======== Data excerpt
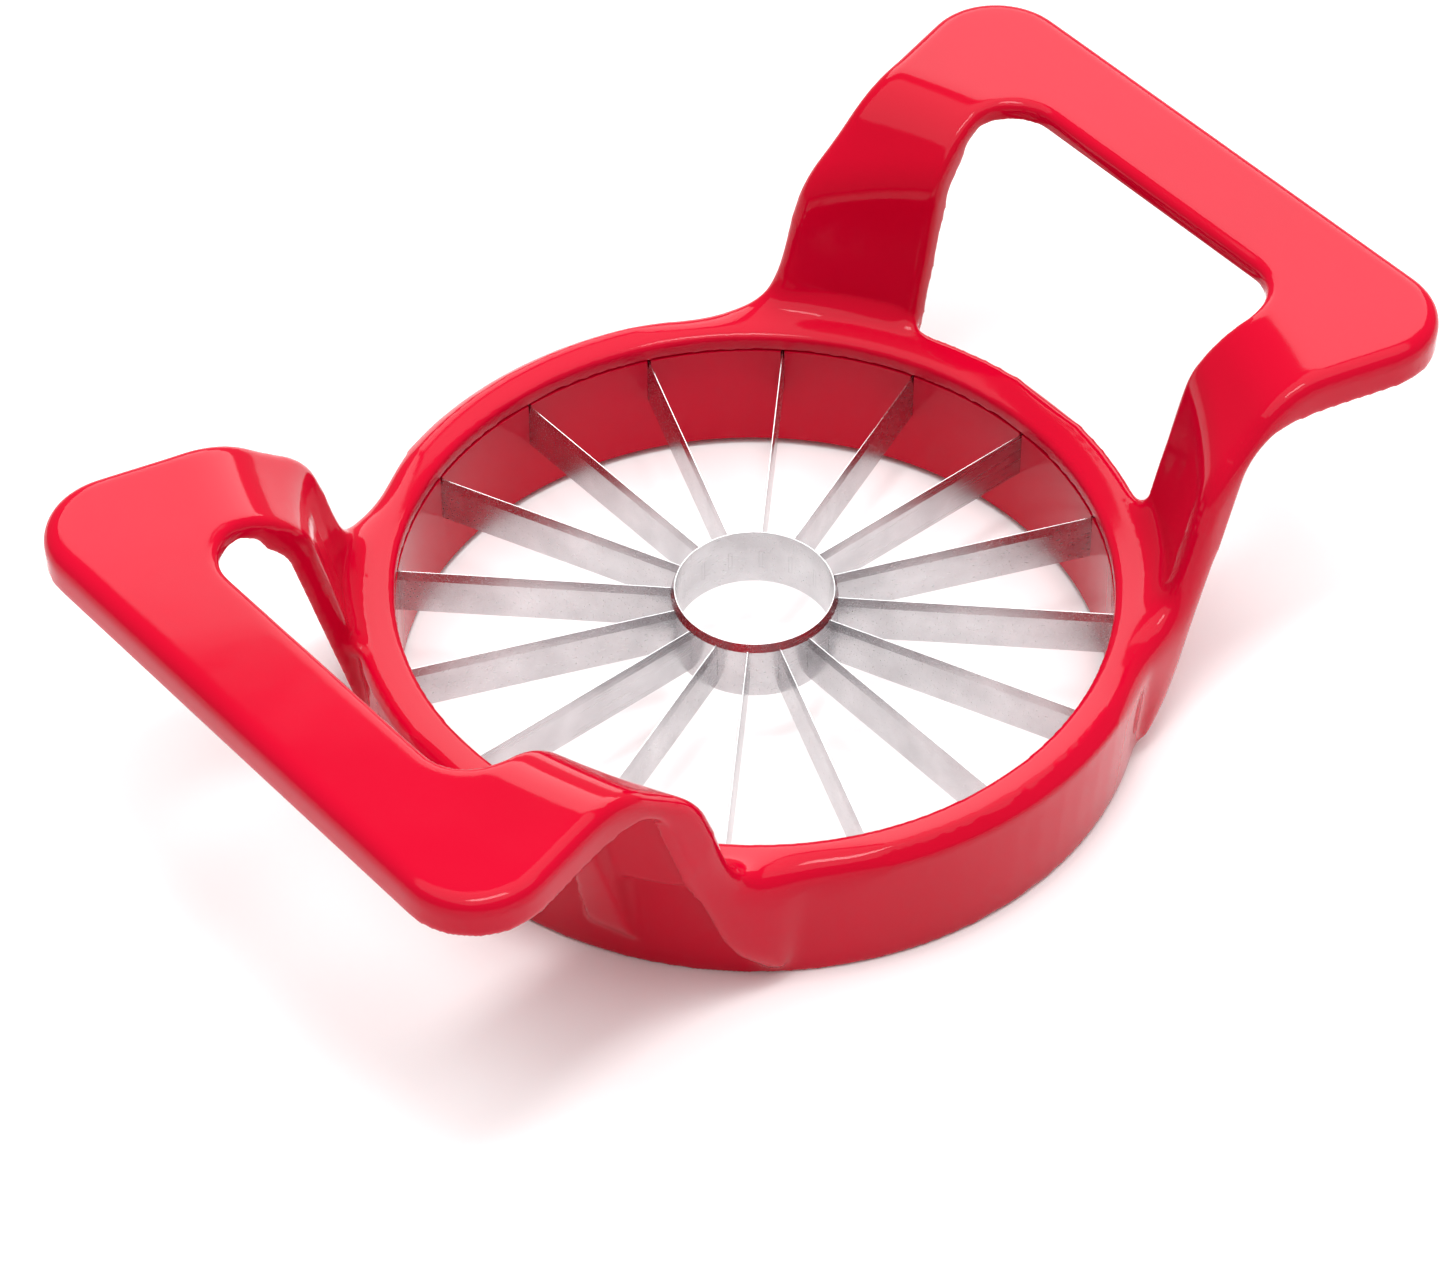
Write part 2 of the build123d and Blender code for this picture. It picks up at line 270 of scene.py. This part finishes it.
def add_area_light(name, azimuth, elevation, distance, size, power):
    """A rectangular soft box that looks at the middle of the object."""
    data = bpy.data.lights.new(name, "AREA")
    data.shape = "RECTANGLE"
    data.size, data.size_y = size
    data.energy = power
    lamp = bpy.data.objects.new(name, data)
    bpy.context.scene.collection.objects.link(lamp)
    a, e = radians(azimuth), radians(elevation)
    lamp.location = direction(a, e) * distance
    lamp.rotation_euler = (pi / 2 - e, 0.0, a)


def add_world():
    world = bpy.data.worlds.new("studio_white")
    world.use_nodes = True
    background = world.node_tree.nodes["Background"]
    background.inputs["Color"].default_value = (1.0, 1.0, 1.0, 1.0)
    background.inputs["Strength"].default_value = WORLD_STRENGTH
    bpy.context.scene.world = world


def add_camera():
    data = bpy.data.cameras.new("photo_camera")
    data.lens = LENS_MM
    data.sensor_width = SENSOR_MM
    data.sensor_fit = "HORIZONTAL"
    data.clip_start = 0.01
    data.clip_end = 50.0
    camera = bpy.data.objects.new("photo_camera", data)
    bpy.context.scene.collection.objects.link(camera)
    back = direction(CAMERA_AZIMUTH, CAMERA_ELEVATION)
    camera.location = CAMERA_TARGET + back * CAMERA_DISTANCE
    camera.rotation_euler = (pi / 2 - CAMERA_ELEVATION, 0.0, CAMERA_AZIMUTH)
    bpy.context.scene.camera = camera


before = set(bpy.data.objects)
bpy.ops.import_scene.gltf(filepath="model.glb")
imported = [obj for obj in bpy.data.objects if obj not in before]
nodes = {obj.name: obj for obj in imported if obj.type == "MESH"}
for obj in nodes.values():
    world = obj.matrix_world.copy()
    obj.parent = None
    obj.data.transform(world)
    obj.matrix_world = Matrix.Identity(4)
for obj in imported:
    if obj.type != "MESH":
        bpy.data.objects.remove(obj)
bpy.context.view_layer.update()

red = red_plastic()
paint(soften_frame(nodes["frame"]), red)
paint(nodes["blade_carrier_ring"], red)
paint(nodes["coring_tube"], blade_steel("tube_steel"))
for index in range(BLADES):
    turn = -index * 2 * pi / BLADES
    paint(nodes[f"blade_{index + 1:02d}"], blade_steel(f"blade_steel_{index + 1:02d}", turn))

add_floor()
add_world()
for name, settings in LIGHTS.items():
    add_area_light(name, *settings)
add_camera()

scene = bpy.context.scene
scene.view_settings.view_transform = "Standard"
================
■ **Given instruction**: Give back exactly the lines running from the line containing "bpy.data.objects.remove(obj)" through the end of the material above, both included, and nothing beyond them.

■ **Task output**:
        bpy.data.objects.remove(obj)
bpy.context.view_layer.update()

red = red_plastic()
paint(soften_frame(nodes["frame"]), red)
paint(nodes["blade_carrier_ring"], red)
paint(nodes["coring_tube"], blade_steel("tube_steel"))
for index in range(BLADES):
    turn = -index * 2 * pi / BLADES
    paint(nodes[f"blade_{index + 1:02d}"], blade_steel(f"blade_steel_{index + 1:02d}", turn))

add_floor()
add_world()
for name, settings in LIGHTS.items():
    add_area_light(name, *settings)
add_camera()

scene = bpy.context.scene
scene.view_settings.view_transform = "Standard"